で、捨てられたツインのゆとりはゆとりで、隼人のツインを申請するくらいショックなの…?なのに、もともとはあなたが外で子供作ったのがそもそもの始まりじゃ…と、マジ最初の流れはえぇぇっぇぇぇぇぇぇええなんて自分勝手な二人!?!?感がある意味衝撃
愛?愛とは…??となんていうかなんて自分勝手な思考回路の二人なんだろう…と半ばあきれながら読み進めたわけですが…
結果、ツインのゆとりの申請は通り、隼人のツインが無事貸与されるのだが…ここでややこしいのは、ツインのゆとりは自分がツインとは認識できていないが隼人がツインだとは知っている、そしてツインの隼人は同じように自分はツインだとは認識していないが、ゆとりの代替伴侶を申請して彼女がツインであると知っている隼人のすべてをコピーされたツインだという点である。
つまり、代替伴侶同士の夫婦となってしまったツインのゆとりと隼人は、自分自身がツインだとはわかっていないが相手が10年後には機能を停止する代替であることを認識している、というなんとも奇妙な状況なのである。
お互いにお互いを代替品であると認識しながら、彼らは深く愛しあい、相手のために出来ることを模索し、10年後には確実にいなくなる相手がいなくなった後の人生に思いをはせるのだ。

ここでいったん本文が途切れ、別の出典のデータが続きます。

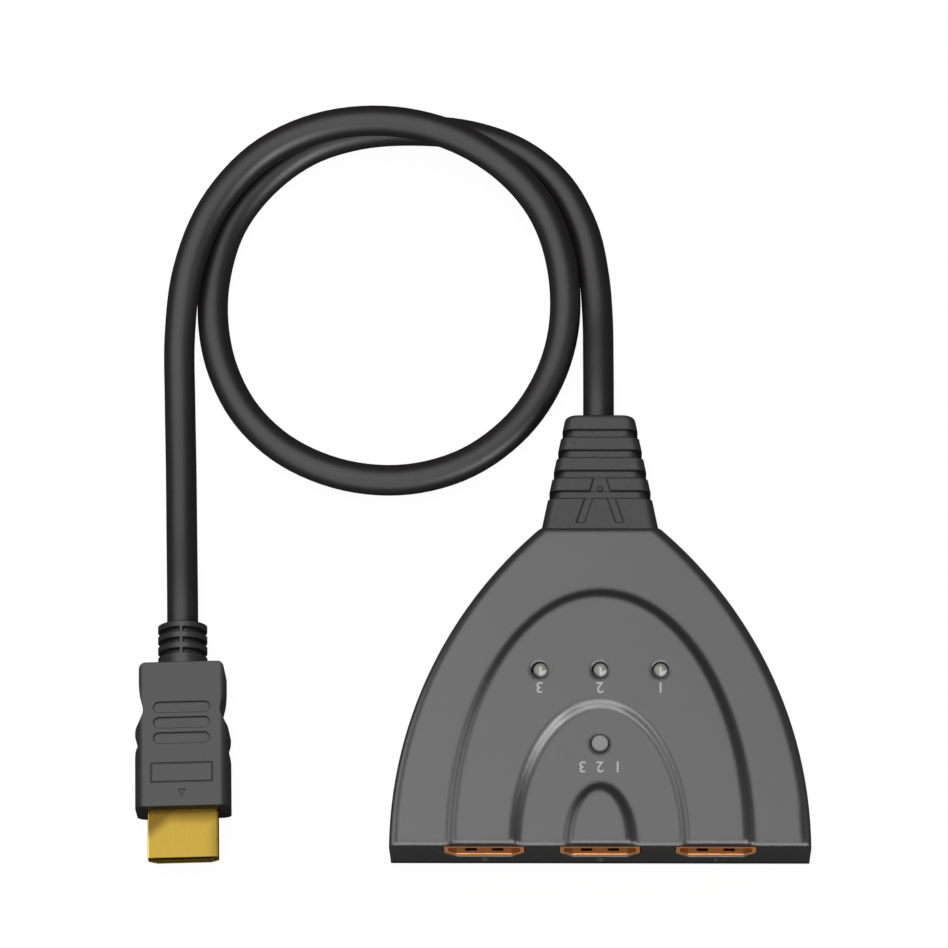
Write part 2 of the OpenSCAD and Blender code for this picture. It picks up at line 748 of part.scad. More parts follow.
module port_contacts(i) {
    y0 = front_y + flange_back + tongue_start + 0.7;
    length = port_depth + flange_t - sheet - block_len - tongue_start - 0.7;
    color("#c9a24a") translate([i * port_pitch, 0, 0]) {
        contact_row(upper_contacts, y0, length, port_z + tongue_t / 2);
        contact_row(lower_contacts, y0, length, port_z - tongue_t / 2 - contact_t);
    }
}

module switch_chip() {
    dot = chip_w * 0.1;
    color("#232326") translate([chip_x, chip_y, pcb_top + chip_lift]) difference() {
        translate([-chip_w / 2, -chip_w / 2, 0]) cube([chip_w, chip_w, chip_t]);
        translate([1.2 * dot - chip_w / 2, 1.2 * dot - chip_w / 2, chip_t - chip_lift])
            cylinder(h = past, d = dot);
    }
}

module chip_leads() {
    foil = chip_t / 8;
    bend = chip_t / 2 - foil;
    color("#c8c9cc") translate([chip_x, chip_y, pcb_top]) for (a = [0:90:270], k = [0:chip_pins - 1])
        rotate([0, 0, a]) translate([(k - (chip_pins - 1) / 2) * chip_pin_pitch, -chip_w / 2, 0])
            rotate([90, 0, -90]) translate([0, 0, -chip_pin_w / 2]) linear_extrude(chip_pin_w)
            polygon([[0, bend], [0, chip_t / 2], [0.45 * chip_pin_reach, chip_t / 2],
                [0.7 * chip_pin_reach, foil], [chip_pin_reach, foil], [chip_pin_reach, 0],
                [0.6 * chip_pin_reach, 0], [0.36 * chip_pin_reach, bend]]);
}

module voltage_regulator() {
    leg = reg_w * 0.11;
    color("#2a2a2c") translate([reg_x, front_y + reg_row, pcb_top]) {
        translate([-reg_w / 2, -reg_len / 2, chip_lift]) cube([reg_w, reg_len, reg_t]);
        translate([-reg_w / 4, reg_len / 2 - eps, 0]) cube([reg_w / 2, reg_leg, reg_t * 0.38]);
        for (k = [-1:1]) translate([k * reg_w * 0.36 - leg / 2, -reg_len / 2 - reg_leg, 0])
            cube([leg, reg_leg + eps, reg_t * 0.32]);
    }
}

module passives() {
    y0 = front_y + flange_back + flange_t + port_depth + part_behind;
    color("#b09a7a") {
        for (s = [-1, 1], i = [0:parts_in_row - 1])
            translate([s * (port_pitch - part_in) + (i - (parts_in_row - 1) / 2) * part_pitch
                - part_w / 2, y0, pcb_top]) cube([part_w, part_len, part_t]);
        for (x = cap_x) translate([x, front_y + cap_row, pcb_top]) cylinder(h = cap_h, d = cap_d);
    }
}

// Points of a smooth curve through the route, with its own straight ends
function extended(p) = concat([2 * p[0] - p[1]], p,
    [2 * p[len(p) - 1] - p[len(p) - 2]]);
function curve_at(a, b, c, d, t) = 0.5 * (2 * b + (c - a) * t + (2 * a - 5 * b + 4 * c - d) * t * t
    + (3 * b - a - 3 * c + d) * t * t * t);
function curve(p, n) = let (e = extended(p)) concat(
    [for (i = [1:len(p) - 1], k = [0:n - 1]) curve_at(e[i - 1], e[i], e[i + 1], e[i + 2], k / n)],
    [p[len(p) - 1]]);
function tangent(p, i) = unit(p[min(i + 1, len(p) - 1)] - p[max(i - 1, 0)]);
function ring(c, t, r, n) = let (side = unit(cross(t, [0, 0, 1])), up = cross(side, t))
    [for (k = [0:n - 1]) c + r * (cos(360 * k / n) * side + sin(360 * k / n) * up)];

cord_points = curve(route, cord_steps);
cord_tangents = [for (i = [0:len(cord_points) - 1])
    i == 0 ? [0, 1, 0] : i == len(cord_points) - 1 ? [sin(plug_turn), -cos(plug_turn), 0]
    : tangent(cord_points, i)];
echo(cord_length = sum_steps(cord_points));
function sum_steps(p) = let (d = [for (i = [1:len(p) - 1]) norm(p[i] - p[i - 1])])
    d * [for (x = d) 1];
// Least gap between strands that are more than 30 mm apart along the cord
fine = curve(route, 6);
echo(least_gap = min([for (i = [0:len(fine) - 1]) for (j = [i + 18:1:len(fine) - 1])
    norm(fine[i] - fine[j])]) - cord_d);

module pigtail_cord() {
    color("#3a3939") loft([for (i = [0:len(cord_points) - 1])
        ring(cord_points[i], cord_tangents[i], cord_d / 2, cord_sides)]);
}

// Puts a plug piece, drawn from its mouth along +Y, where the plug lies
module on_table() {
    translate([plug_x, plug_y, plug_z]) rotate([0, 0, plug_turn]) children();
}

// Half the moulding's outline, from its front corner to its back corner
function bumps() = [for (k = [0:len(bump_len) - 1])
    [plug_w / 2 - bump_in[k], shell_reach + bump_len[k]]];
function smooth2(p, n) = let (e = extended(p)) concat(
    [for (i = [1:len(p) - 1], k = [0:n - 1]) curve_at(e[i - 1], e[i], e[i + 1], e[i + 2], k / n)],
    [p[len(p) - 1]]);
plug_side = concat(smooth2(bumps(), 4), [for (k = [0:4]) [
    plug_w / 2 - bump_in[len(bump_in) - 1] - plug_corner_r * (1 - cos(90 * k / 4)),
    plug_back - plug_corner_r * (1 - sin(90 * k / 4))]]);

module plug_overmold() {
    color("#606060") on_table() difference() {
        union() {
            intersection() {
                translate([0, 0, -plug_t / 2]) linear_extrude(plug_t) polygon(concat(plug_side,
                    [for (i = [len(plug_side) - 1:-1:0]) [-plug_side[i].x, plug_side[i].y]]));
                // Rounded edges, seen from the front
                along_y(0, plug_end) {
                    square([plug_w - 2 * plug_r, plug_t], center = true);
                    square([plug_w, plug_t - 2 * plug_r], center = true);
                    for (x = [-1, 1], z = [-1, 1])
                        translate([x * (plug_w / 2 - plug_r), z * (plug_t / 2 - plug_r)])
                            circle(plug_r, $fn = 32);
                }
            }
            difference() {
                translate([0, plug_back - 2, 0]) rotate([-90, 0, 0])
                    cylinder(h = collar_len + 2, d = collar_d);
                for (k = [0:slot_count - 1])
                    translate([0, plug_end - slot_first - k * slot_pitch, 0]) rotate([90, 0, 0])
                        difference() {
                            translate([0, 0, -slot_w / 2]) cylinder(h = slot_w, d = collar_d + past);
                            translate([0, 0, -slot_w]) cylinder(h = 2 * slot_w, d = slot_core_d);
                            cube([web_t, collar_d + 2 * past, 2 * slot_w], center = true);
                        }
            }
        }
        // Seat of the shell
        along_y(shell_reach - past, shell_sunk + past)
            polygon(rounded(mouth(shell_w + 0.04, shell_h + 0.04, -shell_h / 2 - 0.02), 0.5));
        // Grip recesses on both faces
        for (face = [0, 1], k = [0:2]) mirror([0, 0, face])
            translate([0, shell_reach + grip_first + k * grip_pitch, plug_t / 2 - grip_deep])
                linear_extrude(past) {
                    square([grip_w - grip_h, grip_h], center = true);
                    for (s = [-1, 1]) translate([s * (grip_w - grip_h) / 2, 0])
                        circle(d = grip_h, $fn = 32);
                }
        // Engraved frame and arrow on the upper face
        translate([0, shell_reach, plug_t / 2 - line_deep]) linear_extrude(past) {
            translate([0, frame_first + frame_h / 2]) difference() {
                square([frame_w, frame_h], center = true);
                square([frame_w - 2 * line_w, frame_h - 2 * line_w], center = true);
            }
            translate([0, arrow_first]) polygon([[-arrow_w / 2, arrow_w], [0, 0],
                [arrow_w / 2, arrow_w]]);
        }
    }
}

module plug_shell() {
    color("#c8a348") on_table() difference() {
        along_y(0, shell_reach + shell_sunk - 0.02)
            polygon(rounded(mouth(shell_w, shell_h, -shell_h / 2), 0.5));
        along_y(-past, shell_reach + shell_sunk + 2 * past)
            polygon(rounded(mouth(shell_w - 2 * sheet, shell_h - 2 * sheet,
                -shell_h / 2 + sheet), 0.3));
    }
}

module plug_insulator() {
    w = shell_w - 2 * sheet - 0.04;
    h = shell_h - 2 * sheet - 0.04;
    color("#1b1b1d") on_table() difference() {
        along_y(0.6, shell_reach + shell_sunk - 0.7)
            polygon(rounded(mouth(w, h, -h / 2), 0.3));
        translate([-tongue_w / 2 - 0.2, 0, -plug_slot_h / 2])
            cube([tongue_w + 0.4, socket_depth - 2, plug_slot_h]);
    }
}

module plug_contacts() {
    color("#c9a24a") on_table() {
        contact_row(upper_contacts, 1.2, socket_depth - 3.4, plug_slot_h / 2 - contact_t);
        contact_row(lower_contacts, 1.2, socket_depth - 3.4, -plug_slot_h / 2);
    }
}

top_cover();
bottom_cover();
cover_screws();
strain_relief_boot();
pcb();
select_button();
tact_switch_body();
tact_switch_plunger();
led(1);  // led_1
led(0);  // led_2
led(-1);  // led_3
port_shell(1);  // port_1_shell
port_shell(0);  // port_2_shell
port_shell(-1);  // port_3_shell
port_tongue(1);  // port_1_tongue
port_tongue(0);  // port_2_tongue
port_tongue(-1);  // port_3_tongue
port_contacts(1);  // port_1_contacts
port_contacts(0);  // port_2_contacts
port_contacts(-1);  // port_3_contacts
switch_chip();
chip_leads();
voltage_regulator();
passives();
inner_cable();
cable_wires();
pigtail_cord();
plug_overmold();
plug_shell();
plug_insulator();
plug_contacts();
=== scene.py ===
# %% [markdown]
# # A three-input video switch box with its captive cord
# The box is a small black ABS housing with three sockets, three lamps and a button. A thick
# cord leaves it through a ribbed boot, makes one loop on the table and ends in a plug with a
# gold-plated shell. The solids could be modelled here, but they come ready made from the CAD
# model, so this file gives them their camera, their surfaces and their light.

# %% Load the solids
import math

import bpy
from mathutils import Matrix, Vector


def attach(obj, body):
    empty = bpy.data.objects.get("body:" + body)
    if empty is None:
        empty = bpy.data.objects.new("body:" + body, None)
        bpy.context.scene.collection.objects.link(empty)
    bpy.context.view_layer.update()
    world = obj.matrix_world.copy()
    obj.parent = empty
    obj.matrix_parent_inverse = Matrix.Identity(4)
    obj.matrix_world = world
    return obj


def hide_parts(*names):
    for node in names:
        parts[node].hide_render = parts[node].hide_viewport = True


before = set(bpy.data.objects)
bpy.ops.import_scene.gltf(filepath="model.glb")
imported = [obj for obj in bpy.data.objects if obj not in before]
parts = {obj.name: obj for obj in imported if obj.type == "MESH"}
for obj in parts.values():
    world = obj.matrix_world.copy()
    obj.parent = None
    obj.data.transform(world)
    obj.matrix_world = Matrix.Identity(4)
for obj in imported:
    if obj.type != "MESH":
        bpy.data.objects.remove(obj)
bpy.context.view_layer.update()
MM = 1000  # millimetres in a metre, which is the unit of every length in Blender here

# %% [markdown]
# ## The camera
# The photograph looks steeply down from the side of the sockets with a long lens, which
# keeps the top's curves almost undistorted. A constraint could aim the camera, but a point
# to stand on and a point to look at say more plainly how it was placed. The lens
# makes the housing fill the same share of the frame as in the photograph.

# %% Camera
stand = Vector((0, -0.332689, 1.089292))
look_at = Vector((-0.0253548, 0.0360159, 0))
lens_mm, sensor_mm = 217.02, 36
back = (stand - look_at).normalized()
right = (Vector((1, 0, 0)) - back.x * back).normalized()
camera = bpy.data.objects.new("camera", bpy.data.cameras.new("camera"))
camera.matrix_world = Matrix.Translation(stand) @ Matrix(
    (right, back.cross(right), back)).transposed().to_4x4()
camera.data.lens = lens_mm
camera.data.sensor_width = sensor_mm
camera.data.sensor_fit = "HORIZONTAL"
bpy.context.scene.collection.objects.link(camera)
bpy.context.scene.camera = camera
print("camera stands", round((stand - look_at).length, 3), "m away")

# %% [markdown]
# ## The cord's route
# The cord is 6.2 mm thick, stiff enough to keep a wide loop, and 455 mm long from the boot
# to the plug. Its middle line could be a Blender curve, but points in millimetres are easier
# to hold against the CAD route. They follow that route, drawn a quarter of a millimetre
# tighter where the loop meets the straight run, since the two touch there. A Catmull-Rom
# curve passes through every one of them, so it was chosen for the line in between.

# %% Route of the cord
boot_end = Vector((-0.0003, 0.045, 0.0058))
plug_tip, plug_turn = Vector((-0.0816, -0.0456, 0.00495)), math.radians(1.6)
along_plug = Vector((-math.sin(plug_turn), math.cos(plug_turn), 0))
collar_end = 0.0477
# The cord leaves the boot and enters the plug's collar straight, for a few millimetres
straight_out, straight_in = 0.006, 0.007
hand_points = [
    (-0.34, 59, 4.8), (-0.48, 68, 3.5), (-1.25, 77.5, 3.15), (-3.4, 87.5, 3.2), (-8.35, 97, 3.2),
    (-16.2, 104, 3.2), (-26.5, 108, 3.2), (-38, 109.2, 3.2), (-49.5, 108.3, 3.2),
    (-60, 104.6, 3.2), (-68.7, 97.6, 3.2), (-75, 88.5, 3.2), (-78, 78, 3.2),
    (-78.4, 67.5, 3.2), (-76.2, 57, 3.2), (-71, 47.2, 3.2), (-62.5, 39.4, 3.2),
    (-51, 34.6, 3.2), (-38.5, 33.8, 3.2), (-26.5, 37.4, 3.2), (-16.6, 45.2, 3.2),
    (-10.2, 55.4, 3.3), (-7.2, 67, 4), (-7.85, 79.5, 5.3), (-12, 91, 6.1),
    (-20, 100, 7.5), (-31, 106, 9.3), (-44, 108.6, 10), (-57.5, 107, 10),
    (-69.5, 100.8, 9.7), (-78.5, 90, 9), (-83.4, 77, 7.6), (-84.95, 64, 5),
    (-84.7, 50, 3.3), (-84.15, 36, 3.2), (-83.65, 22, 3.7)]
knots = [boot_end, boot_end + Vector((0, straight_out, 0))]
knots += [Vector(point) / MM for point in hand_points]
knots += [plug_tip + along_plug * (collar_end + straight_in), plug_tip + along_plug * collar_end]


def smooth_line(knots, steps):
    """A Catmull-Rom curve through the knots, with some steps from each to the next."""
    ends = [2 * knots[0] - knots[1]] + knots + [2 * knots[-1] - knots[-2]]
    line = []
    for a, b, c, d in zip(ends, ends[1:], ends[2:], ends[3:]):
        for k in range(steps):
            t = k / steps
            line.append(0.5 * (2 * b + (c - a) * t + (2 * a - 5 * b + 4 * c - d) * t * t
                               + (3 * b - a - 3 * c + d) * t ** 3))
    return line + [knots[-1]]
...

そしてツイン同士の夫婦の元になった隼人とゆとりは、ゆとりのツインが隼人のツインを申請したことをきっかけに、自分の家族をそれぞれ持ちながら個人として再び向き合うようになるのである。
子供を授かったことをきっかけに夫婦として破綻してしまった隼人とゆとりだったが、もし子供を授からなかったら続いていただろう二人の生活を、現在進行形でツインが営んでいるという奇妙な状況を見守りながら、どうして自分たちがそうはあれなかったのかを考えるのである。
いや、うん、突っ込みたいことは複数…そもそも子供一人って厳密に女の人はわかりやすいけど男はどうよ?とか、強制堕胎とか強制離婚とか色々ちょっと無茶苦茶だな感は拭えないし、冒頭でも言ったが、そもそもそんなにお互い大事なら外で子供作るなよ!?ってめっちゃくちゃ思うんですが…
うぅ~ん、悔しいかな読後感そんなに悪くないんだよね…いや、これがなかなか面白かった…。
夫婦としてお互いを愛する…愛するがゆえに子供が欲しい、だが、子供という存在を介することでお互いの関係性にズレが生じるって視点はなかなか面白い。
お互いだけを愛し、お互いのことだけを深く慈しんでいるだけならば二人はうまくいっていたのに、そこに子供という別の要素を加えようとしたとたんに、それがうまくいかないことで夫婦自体が破綻してしまい、最終的には夫婦の幸せの象徴だった子供の存在が一人歩きし、望むものが「子供」というものに置き換わってしまう様は何とも確執をついている気がする。
自分たちの幸せのために子供を望んだはずが、いつの間にか「子供」を授かることが幸せなのだと置き換わり、挙句の果てに別れるって…いや、興味深いわ。
そしてそれぞれに別の相手と夫婦になり子供を育てる隼人とゆとりだが、ツイン同士が仲睦まじく暮らす様子は、完全に二人からすればありえた未来の具現化であり、今そこにあるパラレルワールドなのである…。
いや、うん、あんたら二人がもともと…今だってそれはそもそもあんたらが悪いんじゃ…と、まぁ自分勝手な隼人とゆかりになんじゃこいつら?感はぶっちゃけ最初から最後まで拭えないのは事実なのだが(笑)、そもそも夫婦とは?お互いを愛するとは?は考えさせられる一冊である。
やっぱり自分勝手すぎるでしょうあんたら!?感は終始拭えないんだが、これがなかなか読みごたえもあり、面白かった。
いや、でもやっぱり君らどっちも自分勝手なお騒がせカップルだと思うけどね…うん。
なんか色々腑に落ちないのに、ちょっとぐっときたりもする不思議な一冊。
面白かった…面白かったんだけど…やっぱり君らどうかと思うわ(笑)
こんな本もオススメ
・東野圭吾『容疑者Xの献身』
・実石沙枝子『きみが忘れた世界のおわり』
・河野裕『愛されてんだと自覚しな』
深い深い愛の話だな、とは思うので…人生が狂うくらいの愛が描かれた本をおススメ。
全部全然テイストは違うが、間違いなくそこには普遍的な愛があると思うやつ。